We filled up with gas after the border, using the last of our cash, and continued on, hoping to hit an ATM at the first real town. Tambo Grande was the first larger town (i.e. not a cluster of huts along the road) that we stumbled upon and we went in search of an ATM. After driving through the whole town we stopped and Alex asked a passerby where we might find a cash machine. His response was that there wasn’t one in the entire town.
Onward it was. Continuing through large swaths of dry desert and the occasional grouping of houses, that are more what people at home would think of as huts, on the sides of the freeway. We got to Piura (the first major town on the map) and here we struck pay dirt at a mall that had a line of ATMs from every major international bank. We decided to call it quits for the day and thankfully we did, because early the next morning we found out how long it was to the next town.
What started as brown dry desert reminiscent of Baja, California, gradually turned into dunes as we got further from Piura. The luck of that day was that we filled up before we left Piura, because once we were in the desert it was 120 miles to the next town. As we entered the Zonas de Dunas, the winds picked up and it was hours of riding with the bikes tilted at an angle, reflected in the small brush on the side of the road that had grown blown in one direction.

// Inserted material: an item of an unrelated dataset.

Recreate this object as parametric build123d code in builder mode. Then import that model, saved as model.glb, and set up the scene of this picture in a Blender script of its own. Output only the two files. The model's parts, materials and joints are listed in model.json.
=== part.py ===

What some people might not realize about this trip, or any trip on motorcycles, is that there are days where all you do is get up, and ride. It’s not a complaint, we have seen some of the best sights while on two wheels, but it is a reality I don’t think many people grasp. Riding into a town at dusk, looking for a hostel with parking (something you never worry about while backpacking), and only thinking about how much your ass hurts and that the overpowering, sometimes rancid, smell of your riding suit permeates every breath.
Get up the next morning, pack the bags, grab a bite and jump back on the bike for another full day. The dunes continue, going through small towns on a two lane road, dodging trucks and tuk-tuks. The sun is high in the sky, then low, then setting. The haze of evaporated water blends sky and earth and sand and road. A water color painting of a landscape that has no outstanding features. And we ride.

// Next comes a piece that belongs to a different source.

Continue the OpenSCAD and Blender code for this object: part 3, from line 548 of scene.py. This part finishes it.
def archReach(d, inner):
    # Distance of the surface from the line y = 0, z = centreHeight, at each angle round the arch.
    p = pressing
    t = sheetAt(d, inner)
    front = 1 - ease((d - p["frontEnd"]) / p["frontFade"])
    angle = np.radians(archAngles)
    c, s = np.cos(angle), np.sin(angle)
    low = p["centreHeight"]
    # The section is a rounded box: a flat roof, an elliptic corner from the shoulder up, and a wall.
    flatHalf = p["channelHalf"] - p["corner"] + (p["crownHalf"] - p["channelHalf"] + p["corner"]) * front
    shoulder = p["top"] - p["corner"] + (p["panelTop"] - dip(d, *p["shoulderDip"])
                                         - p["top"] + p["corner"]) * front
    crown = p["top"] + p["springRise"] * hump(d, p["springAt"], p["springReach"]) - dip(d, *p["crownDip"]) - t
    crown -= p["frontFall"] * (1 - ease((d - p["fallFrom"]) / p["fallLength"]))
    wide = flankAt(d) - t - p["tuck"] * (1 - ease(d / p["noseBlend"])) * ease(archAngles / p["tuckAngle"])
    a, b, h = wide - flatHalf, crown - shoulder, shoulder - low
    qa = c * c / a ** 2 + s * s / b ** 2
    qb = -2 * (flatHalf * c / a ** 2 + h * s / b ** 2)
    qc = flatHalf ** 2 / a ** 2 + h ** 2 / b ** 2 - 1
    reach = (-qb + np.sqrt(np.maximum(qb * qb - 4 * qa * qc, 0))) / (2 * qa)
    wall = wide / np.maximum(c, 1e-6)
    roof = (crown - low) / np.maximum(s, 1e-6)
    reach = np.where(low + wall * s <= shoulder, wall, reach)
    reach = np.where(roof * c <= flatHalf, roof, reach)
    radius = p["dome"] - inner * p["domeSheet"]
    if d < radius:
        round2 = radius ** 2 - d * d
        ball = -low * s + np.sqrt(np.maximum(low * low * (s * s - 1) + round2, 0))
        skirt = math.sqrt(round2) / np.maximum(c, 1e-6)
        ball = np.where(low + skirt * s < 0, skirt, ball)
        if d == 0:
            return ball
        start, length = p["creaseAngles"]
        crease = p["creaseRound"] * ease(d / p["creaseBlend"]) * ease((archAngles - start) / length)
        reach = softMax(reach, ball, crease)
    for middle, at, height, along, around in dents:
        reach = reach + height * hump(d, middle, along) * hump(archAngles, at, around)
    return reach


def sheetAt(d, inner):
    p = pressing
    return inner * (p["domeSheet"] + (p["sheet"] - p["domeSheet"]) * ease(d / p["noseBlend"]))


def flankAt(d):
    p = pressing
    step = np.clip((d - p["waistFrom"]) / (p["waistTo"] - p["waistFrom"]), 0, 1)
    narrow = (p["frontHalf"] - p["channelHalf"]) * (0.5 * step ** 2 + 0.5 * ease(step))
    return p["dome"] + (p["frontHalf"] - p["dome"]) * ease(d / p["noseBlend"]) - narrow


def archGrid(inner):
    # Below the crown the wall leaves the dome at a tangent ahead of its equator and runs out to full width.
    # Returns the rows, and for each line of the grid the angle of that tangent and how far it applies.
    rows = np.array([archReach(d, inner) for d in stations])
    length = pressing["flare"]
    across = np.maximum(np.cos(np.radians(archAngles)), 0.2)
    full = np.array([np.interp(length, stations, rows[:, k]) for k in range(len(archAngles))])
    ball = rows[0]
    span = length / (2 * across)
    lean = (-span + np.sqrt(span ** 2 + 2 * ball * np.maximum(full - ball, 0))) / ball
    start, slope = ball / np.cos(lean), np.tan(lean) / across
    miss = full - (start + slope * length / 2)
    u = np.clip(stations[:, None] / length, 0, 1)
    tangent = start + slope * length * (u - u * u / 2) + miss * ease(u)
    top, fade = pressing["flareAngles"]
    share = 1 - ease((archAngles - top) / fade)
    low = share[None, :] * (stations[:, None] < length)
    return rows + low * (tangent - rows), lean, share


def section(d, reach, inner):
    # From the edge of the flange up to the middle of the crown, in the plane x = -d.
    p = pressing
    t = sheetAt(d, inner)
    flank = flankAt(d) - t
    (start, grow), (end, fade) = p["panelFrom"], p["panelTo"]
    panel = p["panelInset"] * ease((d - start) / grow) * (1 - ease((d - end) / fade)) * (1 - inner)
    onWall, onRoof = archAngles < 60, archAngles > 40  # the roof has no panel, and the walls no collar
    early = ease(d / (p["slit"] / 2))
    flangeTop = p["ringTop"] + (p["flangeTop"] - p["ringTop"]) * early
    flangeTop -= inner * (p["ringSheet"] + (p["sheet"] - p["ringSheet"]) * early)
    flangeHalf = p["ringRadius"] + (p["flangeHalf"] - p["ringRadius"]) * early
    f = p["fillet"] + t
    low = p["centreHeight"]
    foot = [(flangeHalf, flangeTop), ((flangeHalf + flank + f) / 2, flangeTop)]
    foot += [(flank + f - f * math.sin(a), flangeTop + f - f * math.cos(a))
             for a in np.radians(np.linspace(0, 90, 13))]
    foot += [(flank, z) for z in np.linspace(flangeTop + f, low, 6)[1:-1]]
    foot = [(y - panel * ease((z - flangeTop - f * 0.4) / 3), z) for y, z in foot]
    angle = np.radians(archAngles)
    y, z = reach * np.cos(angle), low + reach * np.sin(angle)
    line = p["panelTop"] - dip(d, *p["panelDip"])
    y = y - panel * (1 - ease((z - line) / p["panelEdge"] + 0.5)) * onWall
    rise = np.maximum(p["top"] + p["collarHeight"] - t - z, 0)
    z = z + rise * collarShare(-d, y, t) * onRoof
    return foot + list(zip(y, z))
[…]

Get up, pack, no breakfast, on the bikes. We make it to the ocean, dunes that lead right to the break. The towns become further apart. Stop when you can for food, for gas, for a break from the bike. Then more riding. The mirages stretche ahead, endless pools of nonexistent water, reminding you of the heat and the sand and the sun beating down. Sweat pools in your underwear, you can feel it every time you shift weight on the bike.
Its near the end of the third day that we hit a true stretch of freeway, not a two lane road, but an actual freeway and we twist the throttle and really open the bikes up. Ripping through the dunes, and the mountains of trash. What makes northern Peru look like a post-apocalyptic nightmare are the mounds of trash, which are usually on fire, that accompany the exit of every city.
Trash as far as the eye can see, with huts scattered throughout where people live and sift through the garbage. And then back into the desert of Mad Max the road warrior. The wind picks up, you tilt the bike, feel the sand sting that one spot your gloves and jacket have left unprotected. And the sun sets.
The final days ride brought us to Lima, our goal for the first leg of Peru.
Peruvians favorite part of the car is the horn, which they use instead of brakes or signals to inform others of the haphazard driving maneuvers they will perform that would churn the stomach of even the most talented of stunt drivers. Traffic be damned, Alex maneuvered us through the honks and sirens and shouts to our hostel, for a couple of days rest and some sight seeing before we get back on the bikes.